Pete has done essentially the same thing. He’s using constant innovation and out-of-the-box thinking to continually hone the end product. Only, he’s not busy building smartphones or search engines. Instead, he’s building the ultimate quarterback-killing, touchdown-scoring, funk-soul-dancing football team on the planet.

After the results of last Sunday, I imagine more than a few NFL teams are going to start looking into what Pete’s doing and, distasteful as it might seem, start trying to embrace DJs at practice and mental health counseling. This is the ultimate copycat league, but I think they’re going to discover that you simply can’t copy the Seahawks formula. Much like many other regions of the country and the world keep trying to create their own Silicon Valley, the original is still on top for a reason. Because while everyone is busy trying to replicate the parts, they completely miss out on the culture. The scary thing about Silicon Valley is that, when you get down to it, it’s really just a bunch of nerds building completely terrifying technological behemoths for fun. The same way that Pete Carroll has gone about building his completely terrifying football team. Not to make money or to get famous, but because he's having an absolute blast.
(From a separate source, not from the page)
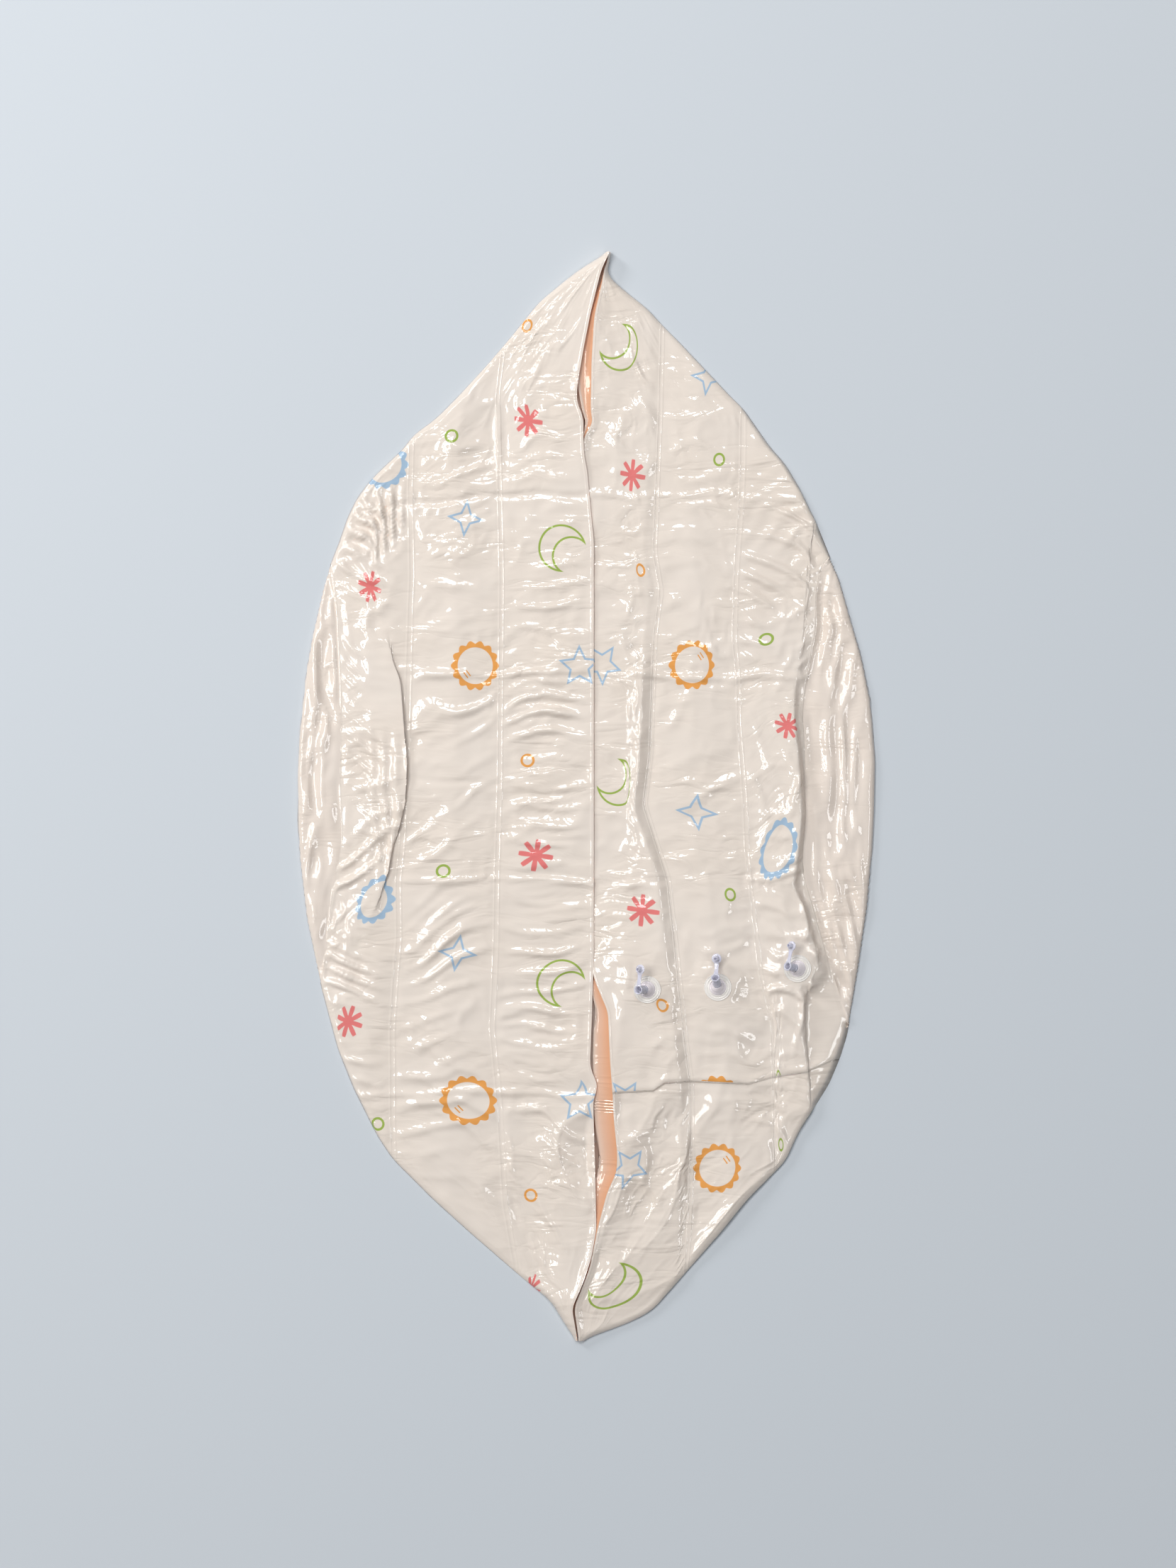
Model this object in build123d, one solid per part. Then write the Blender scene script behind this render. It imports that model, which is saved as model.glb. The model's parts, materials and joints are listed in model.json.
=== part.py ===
from build123d import *
import math
import os

# Folded three-ring inflatable paddling pool, let down and laid flat: the ring wall is folded in over the
# floor from both sides, so its top rim makes a slot down the middle. Three clear inflation valves stand on
# the right-hand side, one for each ring. Millimetres, +Z up, origin on the ground at the middle of the box.

# Driving sizes of the folded pool
half_length = 695.0
half_width = 369.0
film = 0.3  # thickness of the floor film and of both wall films
weld_width = 6.0  # band in which two films are welded together
ring_count = 3
slot_clearance = 4.0  # least distance between the two rims
slot_bottom = -640.0  # the rims part from here
slot_top = 655.0  # to here

# Heights of the wall over the ground, at the middle of the pool's length
left_seam_height = 4.0
left_crest_height = 8.5
right_seam_height = 9.0
right_crest_height = 18.0
inner_sag_height = 2.0  # top of the inner wall film between two welds

# Valves, from the rim outwards: place in the ring, place along the pool, lean, and which way each part leans
valve_share = (0.61, 0.48, 0.46)  # of the ring's width, from its inner weld
valve_y = (-245.6, -242.7, -218.9)
valve_lean = (33.0, 40.0, 41.5)  # degrees from upright
lean_azimuth = (177.0, 106.0, 164.0)  # degrees from +X
strap_azimuth = (84.0, 90.0, 80.0)
flange_radius = 17.5
flange_thickness = 0.8
flange_bore = 10.5
pad_margin = 4.5  # flat film round each flange
web_thickness = 0.9
web_height = 5.0  # from the flange to the web's upper ring, along the stem
stem_radius = 5.0
stem_below_web = 3.0
mouth_reach = 22.0  # from the flange's centre to the mouth, along the stem
mouth_bore = 3.75
mouth_depth = 8.0
lower_bore = 3.0
lip_radius = 5.9
lip_height = 1.8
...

So, good luck, NFL teams. You may copy our New Age ways, but unless you truly believe in them, everyone's gonna know it's a disingenuous gimmick. What you need is the ultimate California dude, a 62-year-old driven visionary who truly believes everything he's preaching, from teamwork to positive thinking, to giving even the most overlooked of young men hope and a second chance. These Seahawks, to a man, love Pete Carroll because he's the real deal, and you can't manufacture what he's selling. You can only find it assembled in Seattle.